● Problem description
Look through the material below and copy exactly the lines from the line with "Keep writing the" to the line with "to 1 across.", those two lines included.

● Material to process
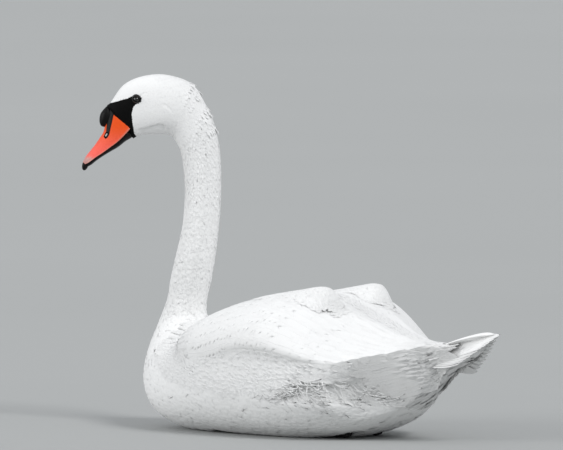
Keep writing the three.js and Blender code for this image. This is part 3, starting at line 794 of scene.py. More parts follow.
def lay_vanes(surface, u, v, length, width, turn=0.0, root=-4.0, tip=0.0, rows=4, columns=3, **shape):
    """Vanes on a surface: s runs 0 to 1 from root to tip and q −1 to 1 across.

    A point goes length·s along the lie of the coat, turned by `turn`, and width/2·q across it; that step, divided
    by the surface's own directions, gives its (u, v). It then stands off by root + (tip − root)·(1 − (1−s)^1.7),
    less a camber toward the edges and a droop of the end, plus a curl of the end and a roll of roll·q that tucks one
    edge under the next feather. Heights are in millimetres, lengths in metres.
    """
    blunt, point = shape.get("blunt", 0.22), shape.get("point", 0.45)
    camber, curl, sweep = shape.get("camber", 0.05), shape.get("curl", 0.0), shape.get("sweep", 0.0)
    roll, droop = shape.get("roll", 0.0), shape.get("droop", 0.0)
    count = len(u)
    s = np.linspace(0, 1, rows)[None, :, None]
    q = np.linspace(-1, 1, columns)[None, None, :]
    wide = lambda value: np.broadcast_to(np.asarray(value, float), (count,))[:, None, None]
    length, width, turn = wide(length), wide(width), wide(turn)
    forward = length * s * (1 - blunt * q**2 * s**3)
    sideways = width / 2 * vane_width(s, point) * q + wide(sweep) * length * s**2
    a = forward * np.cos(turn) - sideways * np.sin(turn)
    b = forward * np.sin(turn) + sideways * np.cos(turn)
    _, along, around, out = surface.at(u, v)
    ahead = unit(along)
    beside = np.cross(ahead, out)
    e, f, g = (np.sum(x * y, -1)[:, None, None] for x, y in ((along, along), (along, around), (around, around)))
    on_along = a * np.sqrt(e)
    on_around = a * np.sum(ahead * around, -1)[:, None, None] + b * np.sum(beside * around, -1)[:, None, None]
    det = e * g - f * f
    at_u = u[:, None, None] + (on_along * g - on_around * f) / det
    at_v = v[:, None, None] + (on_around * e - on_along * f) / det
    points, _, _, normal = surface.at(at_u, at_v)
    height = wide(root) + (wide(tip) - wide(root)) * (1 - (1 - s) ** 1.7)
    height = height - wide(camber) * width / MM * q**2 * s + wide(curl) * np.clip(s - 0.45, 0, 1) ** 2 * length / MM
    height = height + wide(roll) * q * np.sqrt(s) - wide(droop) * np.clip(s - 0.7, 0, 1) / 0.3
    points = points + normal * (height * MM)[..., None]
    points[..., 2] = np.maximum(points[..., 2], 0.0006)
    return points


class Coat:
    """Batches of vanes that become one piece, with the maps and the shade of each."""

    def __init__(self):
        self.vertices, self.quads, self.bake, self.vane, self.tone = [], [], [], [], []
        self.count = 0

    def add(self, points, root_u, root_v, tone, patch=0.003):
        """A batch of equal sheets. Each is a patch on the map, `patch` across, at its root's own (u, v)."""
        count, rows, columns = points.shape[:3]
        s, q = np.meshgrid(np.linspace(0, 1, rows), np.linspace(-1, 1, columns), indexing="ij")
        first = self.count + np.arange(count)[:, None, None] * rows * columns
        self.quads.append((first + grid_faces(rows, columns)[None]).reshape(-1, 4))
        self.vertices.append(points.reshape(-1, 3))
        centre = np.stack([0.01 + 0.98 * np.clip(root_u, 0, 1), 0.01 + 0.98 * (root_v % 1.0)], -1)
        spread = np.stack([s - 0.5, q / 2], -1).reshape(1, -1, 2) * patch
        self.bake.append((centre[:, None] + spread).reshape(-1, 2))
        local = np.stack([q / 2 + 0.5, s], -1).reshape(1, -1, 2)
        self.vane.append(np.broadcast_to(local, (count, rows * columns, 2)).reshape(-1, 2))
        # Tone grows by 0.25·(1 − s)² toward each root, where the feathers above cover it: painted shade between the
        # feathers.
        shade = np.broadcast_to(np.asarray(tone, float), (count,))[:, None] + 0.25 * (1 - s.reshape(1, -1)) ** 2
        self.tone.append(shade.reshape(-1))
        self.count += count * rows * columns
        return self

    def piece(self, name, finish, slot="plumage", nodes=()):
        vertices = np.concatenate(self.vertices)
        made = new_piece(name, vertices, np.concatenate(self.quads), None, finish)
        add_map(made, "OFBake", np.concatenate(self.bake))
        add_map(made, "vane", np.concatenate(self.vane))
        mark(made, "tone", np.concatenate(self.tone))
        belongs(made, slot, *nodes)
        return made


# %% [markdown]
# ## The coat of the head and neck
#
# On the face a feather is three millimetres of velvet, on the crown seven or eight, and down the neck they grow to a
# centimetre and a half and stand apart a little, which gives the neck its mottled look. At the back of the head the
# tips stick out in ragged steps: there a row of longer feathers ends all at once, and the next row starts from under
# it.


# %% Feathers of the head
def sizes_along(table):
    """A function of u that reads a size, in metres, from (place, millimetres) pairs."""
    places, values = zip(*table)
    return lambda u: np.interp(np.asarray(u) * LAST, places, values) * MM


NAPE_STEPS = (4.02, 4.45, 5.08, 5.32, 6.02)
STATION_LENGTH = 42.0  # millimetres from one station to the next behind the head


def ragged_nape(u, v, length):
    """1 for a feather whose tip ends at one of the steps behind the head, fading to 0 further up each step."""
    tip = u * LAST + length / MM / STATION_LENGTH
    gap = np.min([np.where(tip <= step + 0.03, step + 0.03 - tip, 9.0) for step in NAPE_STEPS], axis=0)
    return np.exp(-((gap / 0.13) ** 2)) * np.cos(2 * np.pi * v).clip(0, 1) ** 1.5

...

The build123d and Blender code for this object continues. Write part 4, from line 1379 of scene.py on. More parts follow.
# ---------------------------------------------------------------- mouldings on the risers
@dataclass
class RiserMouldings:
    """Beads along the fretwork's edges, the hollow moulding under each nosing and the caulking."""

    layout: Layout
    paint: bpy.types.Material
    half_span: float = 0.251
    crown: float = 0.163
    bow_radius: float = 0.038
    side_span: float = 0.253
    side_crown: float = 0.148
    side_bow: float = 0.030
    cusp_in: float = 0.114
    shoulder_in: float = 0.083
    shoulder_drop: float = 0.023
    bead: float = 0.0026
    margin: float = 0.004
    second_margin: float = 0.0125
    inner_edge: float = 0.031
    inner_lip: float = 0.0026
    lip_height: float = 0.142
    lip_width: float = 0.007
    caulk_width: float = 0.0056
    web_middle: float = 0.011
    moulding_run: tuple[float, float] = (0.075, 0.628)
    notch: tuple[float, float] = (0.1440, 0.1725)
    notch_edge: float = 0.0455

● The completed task
Keep writing the three.js and Blender code for this image. This is part 3, starting at line 794 of scene.py. More parts follow.
def lay_vanes(surface, u, v, length, width, turn=0.0, root=-4.0, tip=0.0, rows=4, columns=3, **shape):
    """Vanes on a surface: s runs 0 to 1 from root to tip and q −1 to 1 across.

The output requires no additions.